Every Second of Every Day
This year, I photographed my family in moments of joy but also in times of distress. My mom is a single mother of six who was let go from her job when the COVID-19 pandemic hit. Without the little financial aid we received from the government, our family would probably have become homeless. My mother has never really known peace. Sometimes she says she finds it in her children, but when I look closely at her face I can see the pain she's constantly going through. As I study the dark bags drooping under her eyes and the lack of color in her lips, I think about the stress she’s under to survive and care for her family.
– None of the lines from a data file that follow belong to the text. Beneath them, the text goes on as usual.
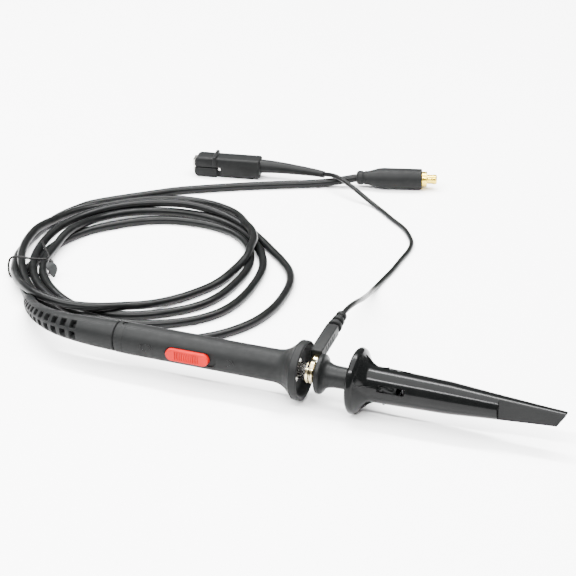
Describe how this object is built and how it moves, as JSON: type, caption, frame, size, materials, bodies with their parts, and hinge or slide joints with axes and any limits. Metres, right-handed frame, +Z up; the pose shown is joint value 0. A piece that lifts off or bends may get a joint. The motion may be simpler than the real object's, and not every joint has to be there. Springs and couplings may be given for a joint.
{
  "type": "passive oscilloscope probe",
  "caption": "Passive oscilloscope probe with attenuation slider, finger guard, sprung hook tip, clip-on ground lead, and a coiled coaxial cable ending in a push-on plug.",
  "frame": {"origin": "on the table under the middle of the rigid probe, cords, coil, plug and clip left out", "axes": "+X runs along the probe towards the hook tip, +Y towards the coiled cable, +Z up"},
  "size_m": [0.2312, 0.1916, 0.0224],
  "materials": {
    "black_grip": "fine matt moulded",
    "black_rubber": "matt moulded",
    "black_cable": "semi-matt extruded",
    "gloss_black": "glossy moulded",
    "red_plastic": "satin moulded",
    "white_plastic": "smooth",
    "green_board": "solder mask",
    "tan_ceramic": "matt",
    "nickel": "bright nickel plate",
    "spring_steel": "drawn wire",
    "brass": "machined",
    "copper": "drawn copper wire",
    "gold_plate": "bright gold plate"
  },
  "bodies": {
    "probe": {"grip_shell": "black_grip", "rear_collar": "black_rubber", "strain_relief_boot": "black_rubber", "switch_contacts": "brass", "circuit_board": "green_board", "divider_resistor": "tan_ceramic", "shunt_capacitor": "tan_ceramic", "trimmer_body": "white_plastic", "ground_barrel": "nickel", "nose_insulator": "white_plastic", "probe_needle": "nickel", "crimp_ferrule": "brass", "signal_wire": "copper", "ground_ring_clip": "gold_plate", "ground_lead_boot": "black_rubber", "ground_lead": "black_cable", "coax_start": "black_cable", "coax_coil": "black_cable", "coax_tail": "black_cable", "coil_tie": "black_cable", "plug_overmould": "black_rubber", "plug_body": "gold_plate", "plug_insulator": "white_plastic", "plug_pin": "gold_plate", "clip_cover_upper": "black_rubber", "clip_jaw_upper": "nickel", "clip_pivot_pin": "spring_steel", "clip_spring": "spring_steel"},
    "switch": {"attenuator_slider": "red_plastic", "slider_carrier": "white_plastic"},
    "hook": {"hook_inner_barrel": "black_rubber", "hook_socket": "brass", "hook_wire": "nickel", "hook_spring": "spring_steel"},
    "sleeve": {"hook_sleeve": "gloss_black"},
    "clip_lever": {"clip_cover_lower": "black_rubber", "clip_jaw_lower": "nickel"},
    "trimmer": {"trimmer_rotor": "brass"}
  },
  "joints": [
    {"name": "switch_slide", "type": "slide", "parent": "probe", "child": "switch", "axis": [1, 0, 0], "range_m": [0, 0.0024]},
    {"name": "hook_pull", "type": "slide", "parent": "probe", "child": "hook", "axis": [1, 0, 0], "range_m": [0, 0.03]},
    {"name": "sleeve_retract", "type": "slide", "parent": "hook", "child": "sleeve", "axis": [-1, 0, 0], "range_m": [0, 0.007], "stiffness_N_per_m": 200, "springref_m": -0.01, "deforming": ["hook_spring"]},
    {"name": "clip_open", "type": "hinge", "parent": "probe", "child": "clip_lever", "pos_m": [-0.07873, 0.15165, 0.0042], "axis": [0.1822, -0.9833, 0], "range_deg": [0, 18], "stiffness_Nm_per_rad": 0.05, "springref_deg": -17.19},
    {"name": "trimmer_turn", "type": "hinge", "parent": "probe", "child": "trimmer", "pos_m": [-0.00953, -0.0063, 0.0112], "axis": [0, 1, 0], "continuous": true}
  ]
}
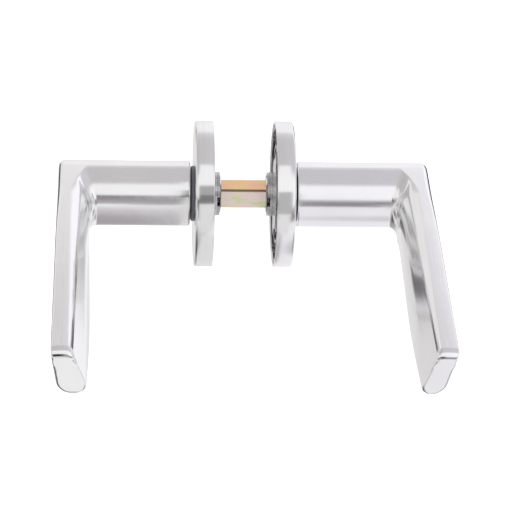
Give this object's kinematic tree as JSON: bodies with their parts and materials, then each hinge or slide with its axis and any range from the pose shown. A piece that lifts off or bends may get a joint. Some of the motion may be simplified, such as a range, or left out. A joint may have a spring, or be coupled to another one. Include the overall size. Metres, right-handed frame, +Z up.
{
  "type": "door lever handle",
  "caption": "Lever handles on round roses for the two sides of a latched door, joined by a square spindle, with sprung roses and slim L-shaped grips.",
  "frame": {"origin": "on the spindle's axis, midway between the backs of the two roses", "axes": "+X along the spindle towards the right handle, the grips point along -Y, +Z up"},
  "size_m": [0.1386, 0.1445, 0.055],
  "materials": {
    "satin_aluminium": "satin, finely brushed",
    "grey_casting": "dull as-cast grey",
    "yellow_zinc": "yellow passivated zinc with faint pink and green tints",
    "dark_nylon": "matt black nylon",
    "pale_nylon": "natural nylon",
    "plain_steel": "plain bright-zinc steel",
    "spring_steel": "dark spring steel",
    "black_steel": "blackened steel"
  },
  "bodies": {
    "rose_set_left": {"rose_base_left": "grey_casting", "rose_cover_left": "satin_aluminium", "neck_bush_left": "dark_nylon", "thrust_washer_left": "pale_nylon", "return_spring_left": "spring_steel"},
    "handle_left": {"spindle": "yellow_zinc", "lever_left": "satin_aluminium", "drive_plate_left": "plain_steel", "back_washer_left": "plain_steel", "retaining_ring_left": "spring_steel", "grub_screw_left": "black_steel"},
    "rose_set_right": {"rose_base_right": "grey_casting", "rose_cover_right": "satin_aluminium", "neck_bush_right": "dark_nylon", "thrust_washer_right": "pale_nylon", "return_spring_right": "spring_steel"},
    "handle_right": {"lever_right": "satin_aluminium", "drive_plate_right": "plain_steel", "back_washer_right": "plain_steel", "retaining_ring_right": "spring_steel", "grub_screw_right": "black_steel"}
  },
  "joints": [
    {"name": "turn_left", "type": "hinge", "parent": "rose_set_left", "child": "handle_left", "pos_m": [0, 0, 0], "axis": [1, 0, 0], "range_deg": [0, 45], "stiffness_Nm_per_rad": 0.8, "springref_deg": -28.65, "deforming": ["return_spring_left"]},
    {"name": "door_thickness", "type": "slide", "parent": "rose_set_left", "child": "rose_set_right", "axis": [1, 0, 0], "range_m": [0, 0.027]},
    {"name": "turn_right", "type": "hinge", "parent": "rose_set_right", "child": "handle_right", "pos_m": [0, 0, 0], "axis": [1, 0, 0], "range_deg": [0, 45], "stiffness_Nm_per_rad": 0.8, "springref_deg": -28.65, "deforming": ["return_spring_right"]}
  ],
  "couplings": [
    {"joint": "turn_right", "follows": "turn_left", "ratio": 1}
  ]
}
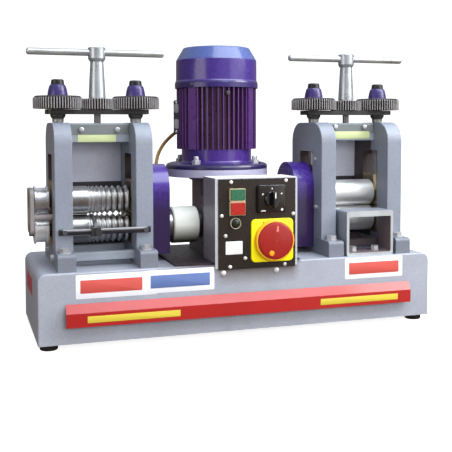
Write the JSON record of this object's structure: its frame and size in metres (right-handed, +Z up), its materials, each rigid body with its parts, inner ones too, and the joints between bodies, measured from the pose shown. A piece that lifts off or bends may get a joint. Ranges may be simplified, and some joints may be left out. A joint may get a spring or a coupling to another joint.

She grapples with the same stressors her mother, my grandma, experiences. They work as hard as they can, but it never feels like enough. For example, on my grandmother's birthday, my siblings and I went to visit her to celebrate. When we arrived, she seemed as if she wasn’t enjoying herself. I recognized the look of exhaustion and sadness- I see it in my mother every day.
During my time in quarantine, I began to understand and deeply feel the many issues that impact me, my family, and my community. My family is made up of poor brown immigrants. Some are educated, but most are not. These factors dictate our quality of life. I was born and raised in the Bronx. I love where I’m from but it gets depressing seeing needles on the floor, trash littering the streets, drug addicts, and homeless people everywhere. My community is over-policed and that makes me feel scared and enraged, but I know the conditions we’re in can change. My community cannot recover from this unless we rebel, unite, and imagine that there could be revolutionary change. We must believe that this isn’t the life we have to live.
In order to appreciate my work, you must understand the oppressive systems we live under which we must destroy: racial capitalism, the patriarchy, and white supremacy. These systems impact the lives of my family, like my incarcerated step-father and my grandpa, who are just two of the many victims of the US government's slow response to COVID-19. My grandpa’s blood is on their hands.
As I grappled with these realizations, witnessing moments of joy in the faces of my family members felt powerful. The moments I captured in spite of our circumstances are, for me, acts of resistance. Whether it’s my mom picking up my younger sister from daycare or my grandma and my cousin dancing freely, I found comfort in knowing that in those small instances, they were okay. I want to make those moments last forever.